A Bloomberg editorial published Tuesday criticized Health Secretary Robert F. Kennedy Jr. for ousting the head of the Centers for Disease Control and Prevention (CDC), saying his leadership would make it difficult for any serious scientist to follow her.
Kennedy pushed CDC Director Susan Monarez out of her job two weeks ago, a move followed by other resignations of senior CDC officials.
“Monarez’s departure from the CDC highlights a dilemma that any successor will face: Under Kennedy, no serious scientist can hold the job,” Bloomberg’s editorial board wrote. “The risk this vacuum of expertise could pose to Americans’ health and safety is significant.”
Kennedy faced tough questions from lawmakers in both parties in his actions during a contentious Senate hearing last week. GOP Sens. Thom Tillis (N.C.), Bill Cassidy (La.) and John Barrasso (Wy.) all pressed Kennedy on vaccines and a host of other issues.
“I support vaccines. I’m a doctor. Vaccines work,” Barrasso, the Senate’s No. 2-ranking Republican leader, said during the hearing.
“Secretary Kennedy, in your confirmation hearings, you promised to uphold the highest standards for vaccines,” he said. “Since then, I’ve grown deeply concerned.”
Monarez’s attorneys, Mark Zaid and Abbe Lowell, said Monarez had a conflict with Kennedy because she would not “rubber-stamp” unscientific policies or fire health experts.
“When CDC Director Susan Monarez refused to rubber-stamp unscientific, reckless directives and fire dedicated health experts she chose protecting the public over serving a political agenda.
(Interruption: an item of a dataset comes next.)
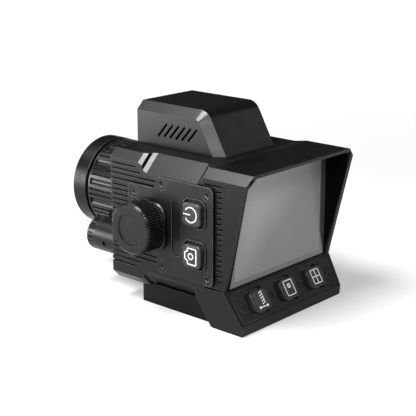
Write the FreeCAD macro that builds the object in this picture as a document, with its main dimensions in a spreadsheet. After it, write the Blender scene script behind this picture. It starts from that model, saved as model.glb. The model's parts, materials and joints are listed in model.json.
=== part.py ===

For that, she has been targeted,” Zaid and Lowell said.
In her own op-ed in the Wall Street Journal last week, Monarez said that on August 25 — three days before she was ousted — she refused to preapprove the recommendations of a vaccine advisory panel that Kennedy had stacked with loyalists.
“Public health shouldn’t be partisan,” Monarez added. “Vaccines have saved millions of lives under administrations of both parties. Parents deserve a CDC they can trust to put children above politics, evidence above ideology and facts above fear.
Monarez’s removal is not the only upheaval at the CDC. In March, five high-level staffers retired from the agency, and last month, roughly 600 employees were laid off.
The Bloomberg editorial criticized Kennedy’s views on vaccines and the unrest within the CDC.
“Monarez’s departure itself isn’t a crisis. More troubling is the exodus of top-level experts behind her — to say nothing of the hundreds of staff who’ve already been let go,” the editorial said. “A carousel of amateurish acting directors would only make things worse. … Staffing the agency with inexperienced loyalists will waste time and resources, increase the chances of costly mistakes, and put American lives at risk.”
The Hill has reached out to the Department of Health and Human Services and the White House for comment on the editorial.